Raw data:
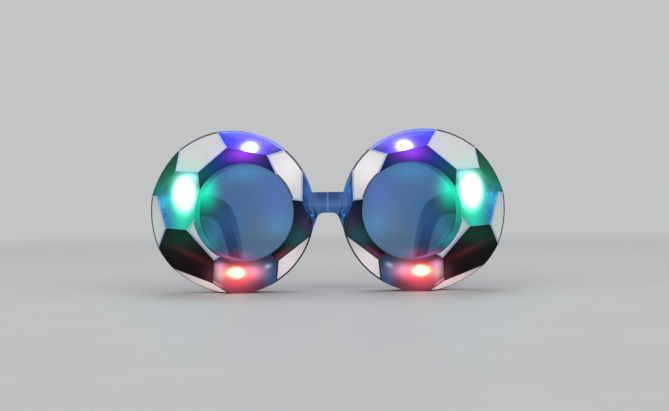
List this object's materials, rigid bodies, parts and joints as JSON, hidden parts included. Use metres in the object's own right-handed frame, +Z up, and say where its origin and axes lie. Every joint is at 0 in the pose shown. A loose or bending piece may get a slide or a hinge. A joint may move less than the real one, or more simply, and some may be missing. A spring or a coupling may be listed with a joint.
{
  "type": "light-up party glasses",
  "caption": "Novelty glasses with round faceted football fronts, tinted lenses, lamps in the shells, battery pockets and folding temples.",
  "frame": {"origin": "on the surface the glasses stand on, under the middle of their box with the temples open", "axes": "+X towards the left-hand side of the wearer, which is the right-hand side in a view from in front; +Y towards the back, where the temples run; +Z up"},
  "size_m": [0.1496, 0.1584, 0.0687],
  "materials": {
    "clear_blue_plastic": "clear light blue, gloss, with gloss black and white painted facets",
    "lens_tint": "clear grey-blue tint, polished",
    "dark_blue_plastic": "see-through dark blue, gloss",
    "temple_plastic": "see-through dark blue, gloss",
    "board_laminate": "green solder mask",
    "black_plastic": "moulded black",
    "button_plastic": "moulded off-white",
    "violet_lamp": "clear epoxy, lit violet",
    "green_lamp": "clear epoxy, lit green",
    "red_lamp": "clear epoxy, lit red",
    "lead_cover": "soft red insulation",
    "screw_steel": "zinc plated",
    "cell_steel": "brushed nickel-plated can",
    "contact_brass": "bright spring brass"
  },
  "bodies": {
    "front": {"front_frame": "clear_blue_plastic", "left_lens": "lens_tint", "left_back_cover": "dark_blue_plastic", "left_circuit_board": "board_laminate", "left_board_screw": "screw_steel", "left_tact_switch": "black_plastic", "left_led_top": "violet_lamp", "left_led_outer": "green_lamp", "left_led_bottom": "red_lamp", "left_lead_top": "lead_cover", "left_lead_bottom": "lead_cover", "left_coin_cell": "cell_steel", "left_contact_minus": "contact_brass", "left_contact_plus": "contact_brass", "left_battery_door": "dark_blue_plastic", "left_battery_door_screw": "screw_steel", "left_hinge_pin": "screw_steel", "left_cover_screw_top": "screw_steel", "left_cover_screw_inner": "screw_steel", "left_cover_screw_bottom": "screw_steel", "right_lens": "lens_tint", "right_back_cover": "dark_blue_plastic", "right_circuit_board": "board_laminate", "right_board_screw": "screw_steel", "right_tact_switch": "black_plastic", "right_led_top": "violet_lamp", "right_led_outer": "green_lamp", "right_led_bottom": "red_lamp", "right_lead_top": "lead_cover", "right_lead_bottom": "lead_cover", "right_coin_cell": "cell_steel", "right_contact_minus": "contact_brass", "right_contact_plus": "contact_brass", "right_battery_door": "dark_blue_plastic", "right_battery_door_screw": "screw_steel", "right_hinge_pin": "screw_steel", "right_cover_screw_top": "screw_steel", "right_cover_screw_inner": "screw_steel", "right_cover_screw_bottom": "screw_steel"},
    "left_temple": {"left_temple": "temple_plastic"},
    "left_push_button": {"left_push_button": "button_plastic"},
    "right_temple": {"right_temple": "temple_plastic"},
    "right_push_button": {"right_push_button": "button_plastic"}
  },
  "joints": [
    {"name": "left_temple_fold", "type": "hinge", "parent": "front", "child": "left_temple", "pos_m": [-0.0697, -0.05567, 0.0391], "axis": [0, 0, -1], "range_deg": [0, 81]},
    {"name": "right_temple_fold", "type": "hinge", "parent": "front", "child": "right_temple", "pos_m": [0.0697, -0.05567, 0.0391], "axis": [0, 0, 1], "range_deg": [0, 71]},
    {"name": "left_button_press", "type": "slide", "parent": "front", "child": "left_push_button", "axis": [0, -1, 0], "range_m": [0, 0.0004], "stiffness_N_per_m": 1500, "springref_m": -0.0002},
    {"name": "right_button_press", "type": "slide", "parent": "front", "child": "right_push_button", "axis": [0, -1, 0], "range_m": [0, 0.0004], "stiffness_N_per_m": 1500, "springref_m": -0.0002}
  ]
}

Task to carry out: Pick out every line with the string "bodies" and copy it.

Written response:
List this object's materials, rigid bodies, parts and joints as JSON, hidden parts included. Use metres in the object's own right-handed frame, +Z up, and say where its origin and axes lie. Every joint is at 0 in the pose shown. A loose or bending piece may get a slide or a hinge. A joint may move less than the real one, or more simply, and some may be missing. A spring or a coupling may be listed with a joint.
  "bodies": {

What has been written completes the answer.